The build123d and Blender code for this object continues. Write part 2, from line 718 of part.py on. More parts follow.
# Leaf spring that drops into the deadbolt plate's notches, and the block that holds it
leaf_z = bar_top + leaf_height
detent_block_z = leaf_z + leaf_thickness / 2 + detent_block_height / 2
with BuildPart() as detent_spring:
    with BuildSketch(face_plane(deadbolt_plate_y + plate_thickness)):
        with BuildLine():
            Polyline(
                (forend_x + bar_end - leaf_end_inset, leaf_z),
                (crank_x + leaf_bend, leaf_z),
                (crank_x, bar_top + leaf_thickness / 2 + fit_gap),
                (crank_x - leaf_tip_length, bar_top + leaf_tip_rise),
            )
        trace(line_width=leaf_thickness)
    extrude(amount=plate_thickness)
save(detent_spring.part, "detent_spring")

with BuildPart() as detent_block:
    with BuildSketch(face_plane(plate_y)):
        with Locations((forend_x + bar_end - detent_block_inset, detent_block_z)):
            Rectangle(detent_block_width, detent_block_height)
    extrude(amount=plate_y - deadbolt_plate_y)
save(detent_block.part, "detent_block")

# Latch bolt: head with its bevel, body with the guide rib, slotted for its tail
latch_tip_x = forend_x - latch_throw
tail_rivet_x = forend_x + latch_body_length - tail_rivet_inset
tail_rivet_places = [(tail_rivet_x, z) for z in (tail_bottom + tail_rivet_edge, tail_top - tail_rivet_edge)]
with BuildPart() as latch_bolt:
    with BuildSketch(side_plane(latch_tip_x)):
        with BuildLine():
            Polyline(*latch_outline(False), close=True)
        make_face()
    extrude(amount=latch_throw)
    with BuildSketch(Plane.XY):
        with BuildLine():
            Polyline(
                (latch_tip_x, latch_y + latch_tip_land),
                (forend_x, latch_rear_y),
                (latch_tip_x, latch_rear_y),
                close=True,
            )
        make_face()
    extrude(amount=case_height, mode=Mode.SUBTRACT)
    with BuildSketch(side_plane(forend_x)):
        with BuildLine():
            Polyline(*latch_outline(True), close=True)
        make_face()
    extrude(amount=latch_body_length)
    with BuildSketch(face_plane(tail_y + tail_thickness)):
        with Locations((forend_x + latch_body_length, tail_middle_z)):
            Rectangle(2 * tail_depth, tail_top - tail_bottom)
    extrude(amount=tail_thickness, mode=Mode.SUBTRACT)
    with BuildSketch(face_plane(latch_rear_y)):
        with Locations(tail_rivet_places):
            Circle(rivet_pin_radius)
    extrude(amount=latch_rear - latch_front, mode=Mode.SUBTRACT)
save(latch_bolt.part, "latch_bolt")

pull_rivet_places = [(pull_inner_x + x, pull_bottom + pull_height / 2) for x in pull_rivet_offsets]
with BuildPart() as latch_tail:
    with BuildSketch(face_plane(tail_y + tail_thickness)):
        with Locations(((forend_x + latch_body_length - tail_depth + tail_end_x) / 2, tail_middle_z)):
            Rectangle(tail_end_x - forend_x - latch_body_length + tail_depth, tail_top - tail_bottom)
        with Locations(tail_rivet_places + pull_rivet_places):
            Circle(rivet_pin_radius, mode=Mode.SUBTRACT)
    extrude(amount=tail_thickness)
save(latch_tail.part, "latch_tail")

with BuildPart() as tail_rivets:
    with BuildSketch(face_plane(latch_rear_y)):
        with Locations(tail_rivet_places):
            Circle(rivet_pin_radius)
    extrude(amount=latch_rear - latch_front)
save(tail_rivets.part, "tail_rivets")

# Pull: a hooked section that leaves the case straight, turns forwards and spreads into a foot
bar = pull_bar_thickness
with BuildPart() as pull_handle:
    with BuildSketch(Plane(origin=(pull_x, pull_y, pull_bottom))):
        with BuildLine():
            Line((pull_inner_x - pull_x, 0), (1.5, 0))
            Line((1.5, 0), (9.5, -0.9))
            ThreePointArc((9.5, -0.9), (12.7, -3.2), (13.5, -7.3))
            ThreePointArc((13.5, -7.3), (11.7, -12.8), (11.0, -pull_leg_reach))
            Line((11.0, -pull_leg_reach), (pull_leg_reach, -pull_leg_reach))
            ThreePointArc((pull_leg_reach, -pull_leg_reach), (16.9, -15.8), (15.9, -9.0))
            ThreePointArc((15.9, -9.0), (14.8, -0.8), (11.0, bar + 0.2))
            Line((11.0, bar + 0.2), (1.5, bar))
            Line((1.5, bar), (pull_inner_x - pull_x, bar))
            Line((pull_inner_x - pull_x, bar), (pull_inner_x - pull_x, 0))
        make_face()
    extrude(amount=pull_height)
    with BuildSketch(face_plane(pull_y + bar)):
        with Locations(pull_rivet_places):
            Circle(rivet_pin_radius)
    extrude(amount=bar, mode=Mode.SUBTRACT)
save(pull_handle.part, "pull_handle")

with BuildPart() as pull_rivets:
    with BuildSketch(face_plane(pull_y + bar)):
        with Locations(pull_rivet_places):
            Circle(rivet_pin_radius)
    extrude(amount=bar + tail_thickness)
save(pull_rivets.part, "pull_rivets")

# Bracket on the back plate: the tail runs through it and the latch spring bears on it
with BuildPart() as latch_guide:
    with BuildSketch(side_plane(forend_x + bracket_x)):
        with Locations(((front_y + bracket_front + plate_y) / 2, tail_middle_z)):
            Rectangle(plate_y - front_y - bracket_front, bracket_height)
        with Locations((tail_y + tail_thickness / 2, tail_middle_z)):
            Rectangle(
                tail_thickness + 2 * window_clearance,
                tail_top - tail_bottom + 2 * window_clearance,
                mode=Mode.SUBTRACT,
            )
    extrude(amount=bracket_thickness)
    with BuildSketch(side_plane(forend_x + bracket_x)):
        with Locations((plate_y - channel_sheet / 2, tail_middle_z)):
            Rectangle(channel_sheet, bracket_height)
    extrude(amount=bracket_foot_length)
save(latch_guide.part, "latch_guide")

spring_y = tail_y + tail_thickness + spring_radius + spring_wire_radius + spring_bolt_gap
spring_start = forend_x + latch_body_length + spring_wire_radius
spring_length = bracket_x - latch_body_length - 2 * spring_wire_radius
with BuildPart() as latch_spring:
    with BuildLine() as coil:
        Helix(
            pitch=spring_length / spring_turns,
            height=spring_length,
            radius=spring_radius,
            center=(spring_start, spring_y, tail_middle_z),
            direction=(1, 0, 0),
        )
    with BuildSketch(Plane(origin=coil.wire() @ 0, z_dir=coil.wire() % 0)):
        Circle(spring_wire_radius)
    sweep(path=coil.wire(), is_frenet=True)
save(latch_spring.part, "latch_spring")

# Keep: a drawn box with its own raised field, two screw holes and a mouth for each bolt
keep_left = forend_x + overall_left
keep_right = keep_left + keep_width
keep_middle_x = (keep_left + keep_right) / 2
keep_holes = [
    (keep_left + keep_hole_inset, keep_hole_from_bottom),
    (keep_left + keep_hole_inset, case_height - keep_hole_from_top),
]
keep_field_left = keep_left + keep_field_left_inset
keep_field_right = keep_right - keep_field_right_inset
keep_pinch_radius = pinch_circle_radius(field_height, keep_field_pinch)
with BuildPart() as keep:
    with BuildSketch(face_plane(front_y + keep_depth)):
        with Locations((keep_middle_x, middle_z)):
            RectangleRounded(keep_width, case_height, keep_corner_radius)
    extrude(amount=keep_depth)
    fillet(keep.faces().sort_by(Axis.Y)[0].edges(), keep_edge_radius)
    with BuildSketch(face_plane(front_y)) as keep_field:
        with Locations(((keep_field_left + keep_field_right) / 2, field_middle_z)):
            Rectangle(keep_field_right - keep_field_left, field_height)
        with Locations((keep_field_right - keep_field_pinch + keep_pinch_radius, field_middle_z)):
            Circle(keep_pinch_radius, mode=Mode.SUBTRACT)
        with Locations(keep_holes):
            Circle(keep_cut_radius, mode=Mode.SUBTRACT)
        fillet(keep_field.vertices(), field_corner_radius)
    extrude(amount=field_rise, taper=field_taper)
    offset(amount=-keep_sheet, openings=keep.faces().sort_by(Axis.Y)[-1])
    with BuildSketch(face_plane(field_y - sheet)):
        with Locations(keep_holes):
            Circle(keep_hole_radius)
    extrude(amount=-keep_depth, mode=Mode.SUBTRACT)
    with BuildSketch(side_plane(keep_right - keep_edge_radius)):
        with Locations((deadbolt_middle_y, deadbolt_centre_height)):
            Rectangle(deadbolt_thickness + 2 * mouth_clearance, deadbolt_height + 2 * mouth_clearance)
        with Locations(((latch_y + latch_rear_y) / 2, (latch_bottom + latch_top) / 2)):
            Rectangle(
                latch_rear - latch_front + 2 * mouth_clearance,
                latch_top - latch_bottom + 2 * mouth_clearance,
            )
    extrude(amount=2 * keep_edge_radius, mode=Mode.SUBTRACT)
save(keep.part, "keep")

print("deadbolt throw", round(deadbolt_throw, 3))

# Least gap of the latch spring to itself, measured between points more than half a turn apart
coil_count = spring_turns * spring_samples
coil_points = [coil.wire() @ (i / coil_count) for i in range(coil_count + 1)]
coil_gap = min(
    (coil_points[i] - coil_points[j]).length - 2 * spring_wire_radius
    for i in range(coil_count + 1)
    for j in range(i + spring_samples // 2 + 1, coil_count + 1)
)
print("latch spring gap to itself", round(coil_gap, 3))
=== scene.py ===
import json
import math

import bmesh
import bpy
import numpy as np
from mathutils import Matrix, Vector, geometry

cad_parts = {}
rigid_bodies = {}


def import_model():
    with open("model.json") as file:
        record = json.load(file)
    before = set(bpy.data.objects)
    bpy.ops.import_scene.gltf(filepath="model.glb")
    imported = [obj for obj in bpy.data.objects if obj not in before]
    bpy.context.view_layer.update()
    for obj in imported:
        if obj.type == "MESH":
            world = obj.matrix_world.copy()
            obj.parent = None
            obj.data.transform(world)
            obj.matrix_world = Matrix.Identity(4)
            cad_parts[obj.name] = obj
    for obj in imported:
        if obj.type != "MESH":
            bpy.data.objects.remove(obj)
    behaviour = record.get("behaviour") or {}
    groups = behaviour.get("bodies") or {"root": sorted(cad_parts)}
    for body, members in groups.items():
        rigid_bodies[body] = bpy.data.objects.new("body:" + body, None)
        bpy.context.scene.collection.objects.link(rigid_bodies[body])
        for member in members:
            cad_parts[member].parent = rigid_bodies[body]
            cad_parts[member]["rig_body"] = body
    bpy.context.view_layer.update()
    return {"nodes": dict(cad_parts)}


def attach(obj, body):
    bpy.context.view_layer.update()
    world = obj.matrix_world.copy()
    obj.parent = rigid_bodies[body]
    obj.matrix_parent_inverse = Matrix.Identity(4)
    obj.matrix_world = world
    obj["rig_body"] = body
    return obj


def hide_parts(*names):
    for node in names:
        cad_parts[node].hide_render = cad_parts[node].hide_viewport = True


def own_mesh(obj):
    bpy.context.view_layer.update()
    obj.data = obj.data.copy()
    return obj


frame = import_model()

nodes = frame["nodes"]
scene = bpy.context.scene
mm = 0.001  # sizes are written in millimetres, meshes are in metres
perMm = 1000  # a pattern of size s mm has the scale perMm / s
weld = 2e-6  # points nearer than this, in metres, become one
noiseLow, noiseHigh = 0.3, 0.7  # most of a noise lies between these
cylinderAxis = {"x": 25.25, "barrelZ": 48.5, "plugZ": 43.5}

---

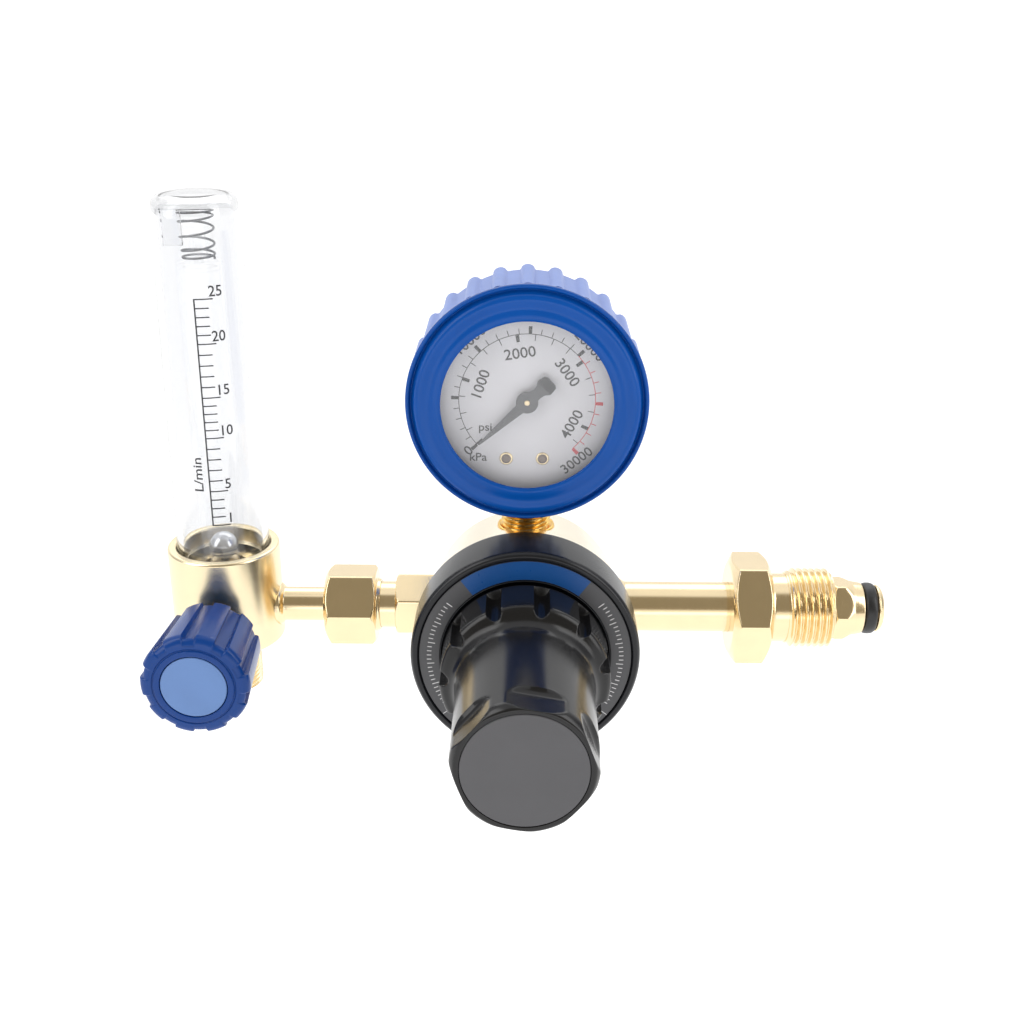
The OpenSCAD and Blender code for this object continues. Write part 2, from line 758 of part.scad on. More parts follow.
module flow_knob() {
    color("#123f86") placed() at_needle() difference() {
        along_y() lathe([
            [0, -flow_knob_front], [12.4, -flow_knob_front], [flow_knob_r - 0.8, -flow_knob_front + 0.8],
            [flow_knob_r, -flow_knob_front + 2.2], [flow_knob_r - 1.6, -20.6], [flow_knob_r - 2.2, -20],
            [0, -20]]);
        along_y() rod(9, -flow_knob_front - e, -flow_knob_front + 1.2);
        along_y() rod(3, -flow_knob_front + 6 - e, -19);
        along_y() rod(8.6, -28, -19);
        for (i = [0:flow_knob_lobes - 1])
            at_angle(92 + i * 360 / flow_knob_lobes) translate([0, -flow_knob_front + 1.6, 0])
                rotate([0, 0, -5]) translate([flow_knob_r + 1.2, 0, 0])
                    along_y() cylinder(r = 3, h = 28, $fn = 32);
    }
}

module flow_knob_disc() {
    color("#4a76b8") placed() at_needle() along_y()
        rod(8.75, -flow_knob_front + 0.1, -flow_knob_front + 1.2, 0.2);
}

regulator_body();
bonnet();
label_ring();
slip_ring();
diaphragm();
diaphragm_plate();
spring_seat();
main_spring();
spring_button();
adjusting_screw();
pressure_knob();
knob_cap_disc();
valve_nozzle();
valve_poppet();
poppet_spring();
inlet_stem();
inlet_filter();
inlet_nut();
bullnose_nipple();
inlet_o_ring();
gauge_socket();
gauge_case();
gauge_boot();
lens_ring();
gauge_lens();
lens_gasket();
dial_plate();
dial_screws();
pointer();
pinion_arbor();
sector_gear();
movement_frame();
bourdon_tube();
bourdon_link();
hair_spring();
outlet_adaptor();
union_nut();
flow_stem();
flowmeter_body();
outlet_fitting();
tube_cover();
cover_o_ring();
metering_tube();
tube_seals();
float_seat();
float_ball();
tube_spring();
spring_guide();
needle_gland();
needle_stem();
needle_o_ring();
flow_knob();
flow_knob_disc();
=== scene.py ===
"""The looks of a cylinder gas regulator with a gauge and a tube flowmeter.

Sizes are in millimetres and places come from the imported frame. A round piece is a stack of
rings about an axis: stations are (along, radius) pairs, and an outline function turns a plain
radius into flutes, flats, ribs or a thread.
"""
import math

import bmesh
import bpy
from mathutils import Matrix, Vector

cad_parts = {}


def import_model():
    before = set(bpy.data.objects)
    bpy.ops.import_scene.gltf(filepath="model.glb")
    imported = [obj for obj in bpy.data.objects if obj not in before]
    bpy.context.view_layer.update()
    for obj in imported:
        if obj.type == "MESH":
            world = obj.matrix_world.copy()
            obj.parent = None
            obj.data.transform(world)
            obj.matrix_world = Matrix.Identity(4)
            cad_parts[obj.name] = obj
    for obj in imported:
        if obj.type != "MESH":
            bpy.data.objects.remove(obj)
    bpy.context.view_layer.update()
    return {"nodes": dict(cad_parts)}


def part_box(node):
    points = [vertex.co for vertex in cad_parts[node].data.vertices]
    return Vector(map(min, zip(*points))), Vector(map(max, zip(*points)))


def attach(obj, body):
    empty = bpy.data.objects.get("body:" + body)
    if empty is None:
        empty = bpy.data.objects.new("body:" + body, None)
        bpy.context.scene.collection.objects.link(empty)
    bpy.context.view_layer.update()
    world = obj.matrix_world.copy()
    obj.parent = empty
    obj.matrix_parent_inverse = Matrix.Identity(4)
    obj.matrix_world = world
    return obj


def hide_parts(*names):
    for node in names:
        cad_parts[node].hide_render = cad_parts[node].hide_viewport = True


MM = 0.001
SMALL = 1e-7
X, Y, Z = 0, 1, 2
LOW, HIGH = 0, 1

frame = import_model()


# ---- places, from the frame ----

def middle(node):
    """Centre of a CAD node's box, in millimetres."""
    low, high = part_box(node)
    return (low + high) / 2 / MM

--

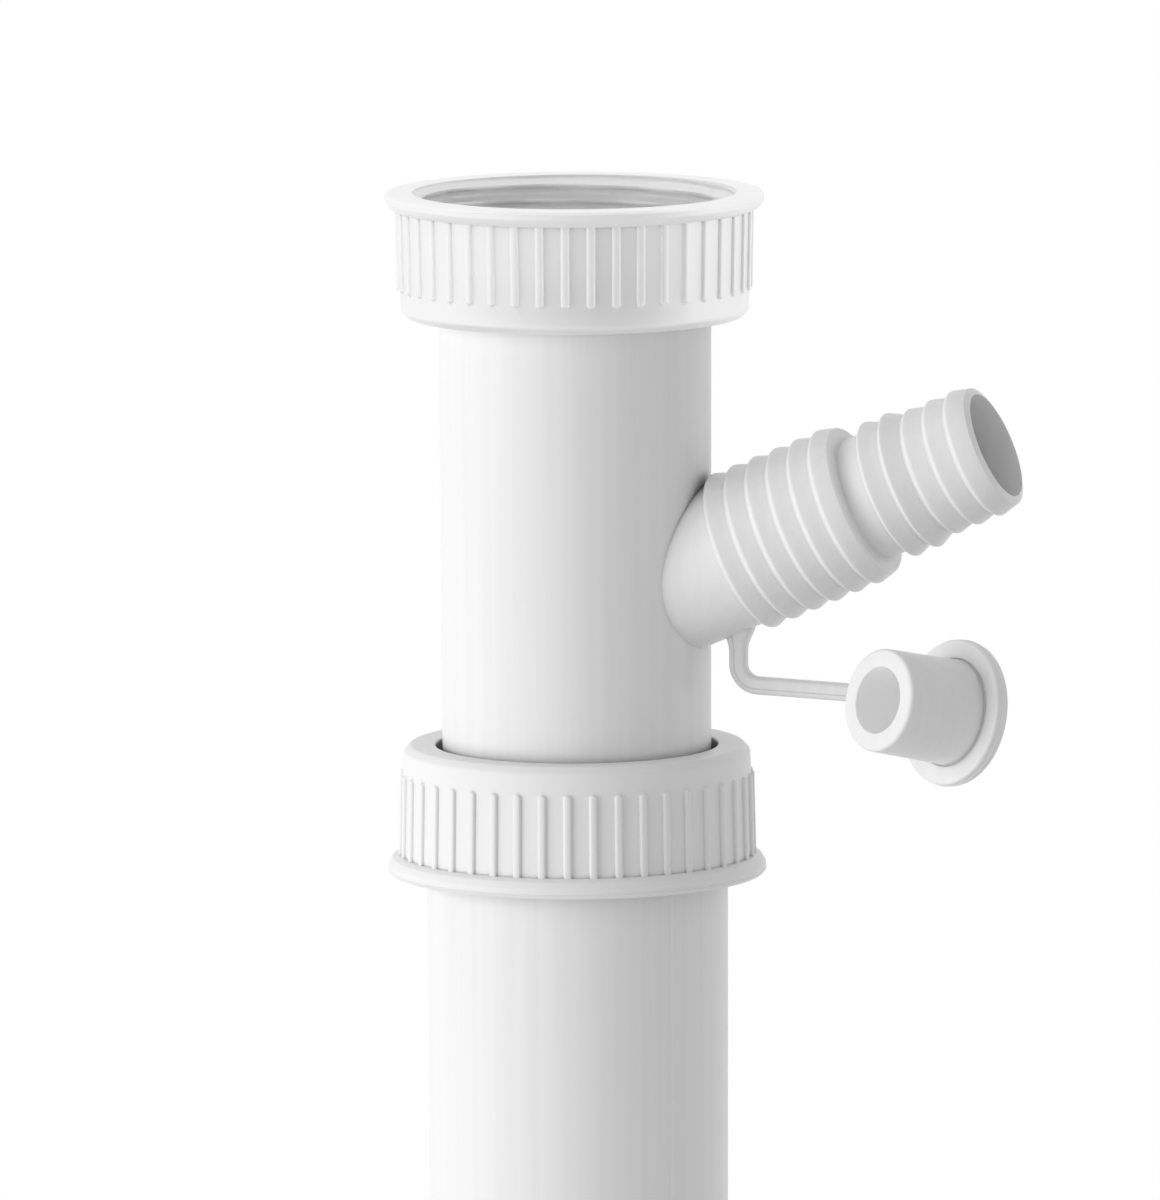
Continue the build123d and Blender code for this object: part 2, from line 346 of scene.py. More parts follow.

◆ Problem requirements
Using the records above, copy every line that has the word "follow" in it.

◆ Answer to the exercise
The build123d and Blender code for this object continues. Write part 2, from line 718 of part.py on. More parts follow.
The OpenSCAD and Blender code for this object continues. Write part 2, from line 758 of part.scad on. More parts follow.
Continue the build123d and Blender code for this object: part 2, from line 346 of scene.py. More parts follow.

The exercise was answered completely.